All of the data below should be written out exactly.
####################
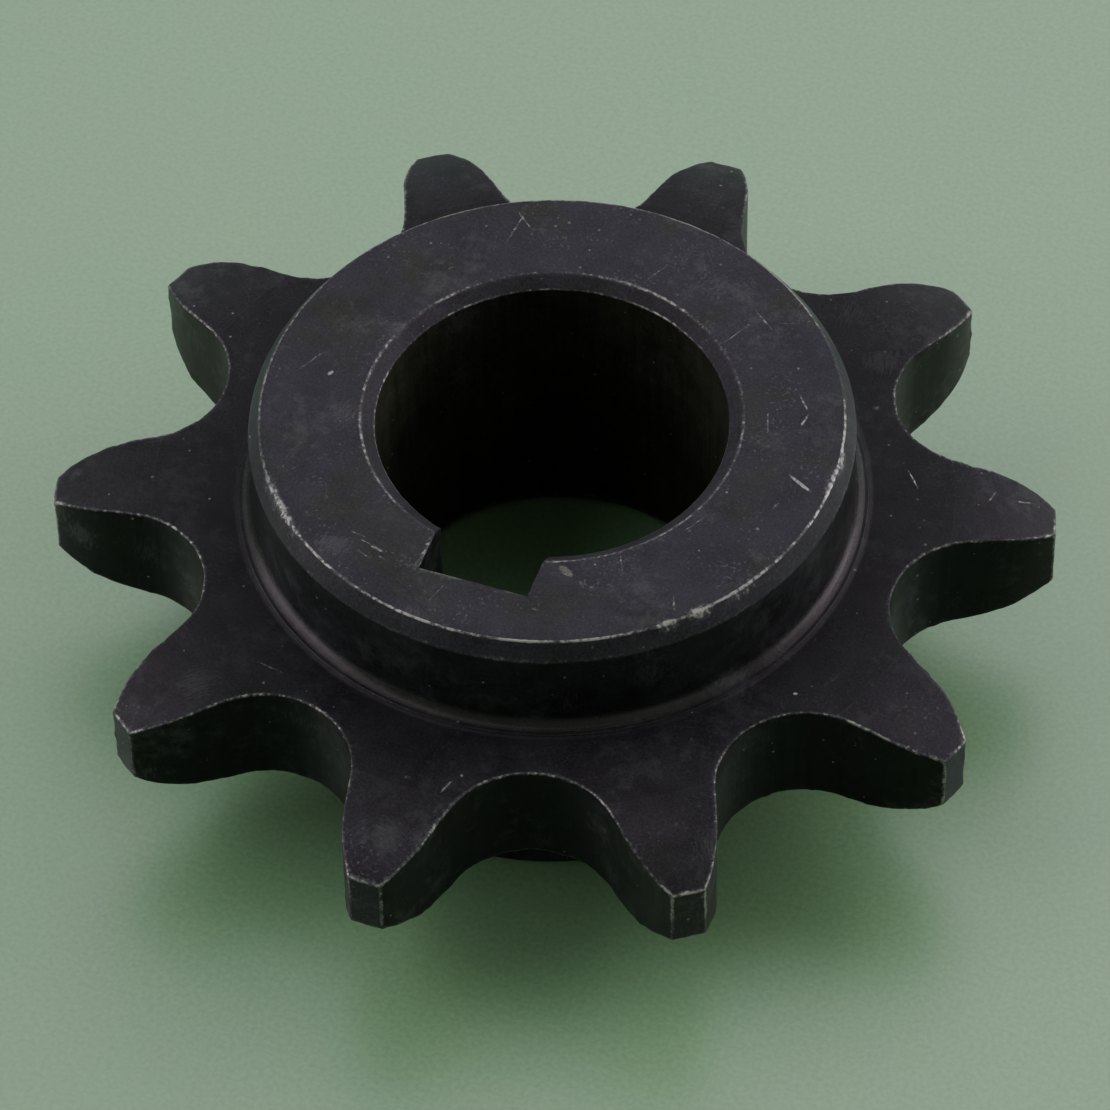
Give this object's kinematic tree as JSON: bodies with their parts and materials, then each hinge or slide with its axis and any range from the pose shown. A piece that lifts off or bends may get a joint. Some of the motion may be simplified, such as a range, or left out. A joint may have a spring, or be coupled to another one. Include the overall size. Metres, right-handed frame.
{
  "type": "chain sprocket",
  "caption": "Small roller-chain sprocket with hubs on both sides, a chamfered through bore and one keyway, in blackened steel.",
  "frame": {"origin": "centre of the short hub's end face, on the shaft axis, where the sprocket stands", "axes": "+Z along the shaft axis towards the long hub, -Y towards the keyway and the tooth that it points at"},
  "size_m": [0.0442, 0.046, 0.0154],
  "materials": {
    "chain_sprocket": "turned steel with a satin black-oxide finish, worn bright along the edges"
  },
  "bodies": {
    "root": {"chain_sprocket": "chain_sprocket"}
  },
  "joints": []
}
####################
- Completed task -
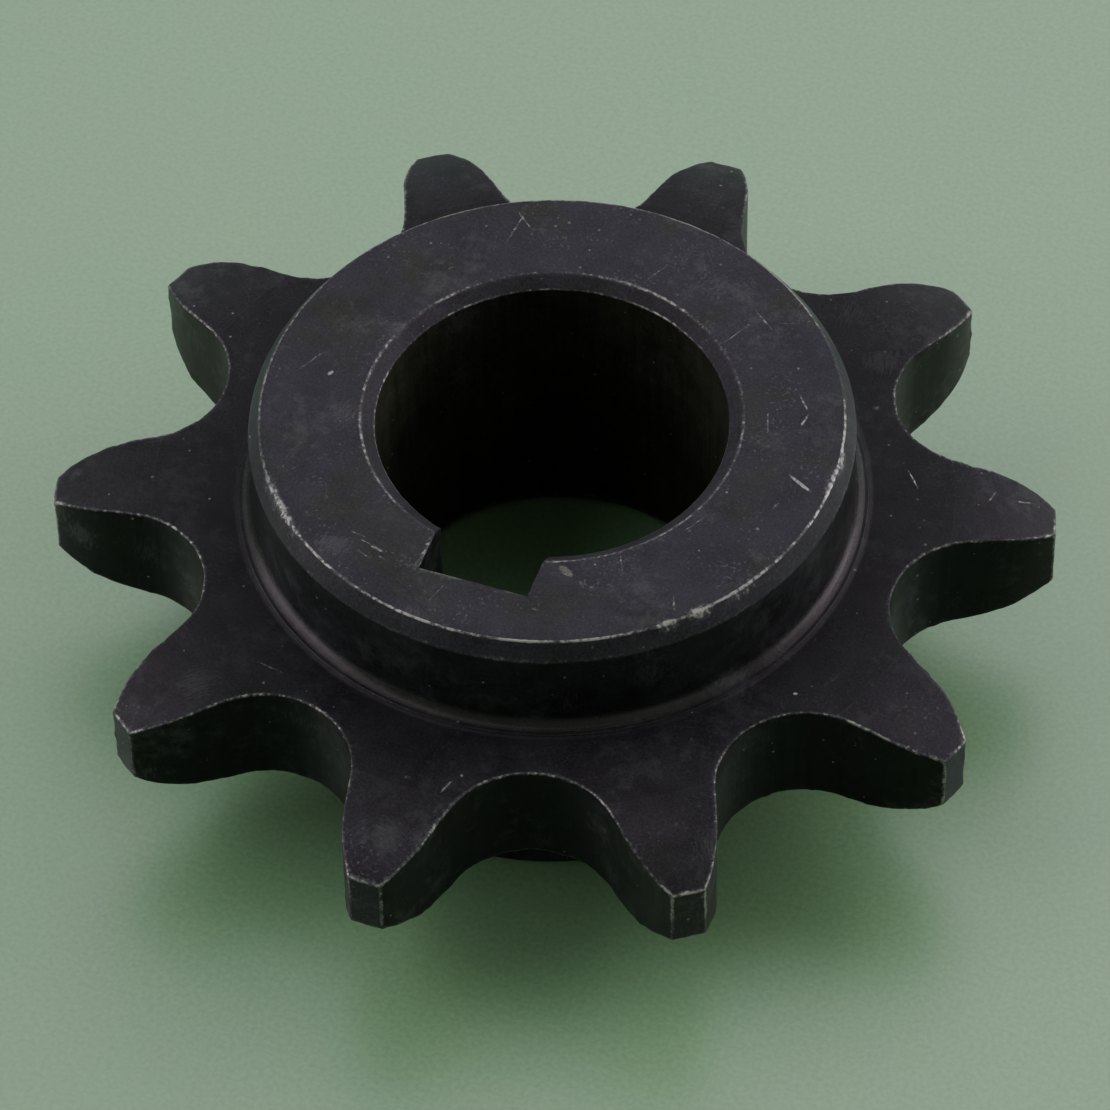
Give this object's kinematic tree as JSON: bodies with their parts and materials, then each hinge or slide with its axis and any range from the pose shown. A piece that lifts off or bends may get a joint. Some of the motion may be simplified, such as a range, or left out. A joint may have a spring, or be coupled to another one. Include the overall size. Metres, right-handed frame.
{
  "type": "chain sprocket",
  "caption": "Small roller-chain sprocket with hubs on both sides, a chamfered through bore and one keyway, in blackened steel.",
  "frame": {"origin": "centre of the short hub's end face, on the shaft axis, where the sprocket stands", "axes": "+Z along the shaft axis towards the long hub, -Y towards the keyway and the tooth that it points at"},
  "size_m": [0.0442, 0.046, 0.0154],
  "materials": {
    "chain_sprocket": "turned steel with a satin black-oxide finish, worn bright along the edges"
  },
  "bodies": {
    "root": {"chain_sprocket": "chain_sprocket"}
  },
  "joints": []
}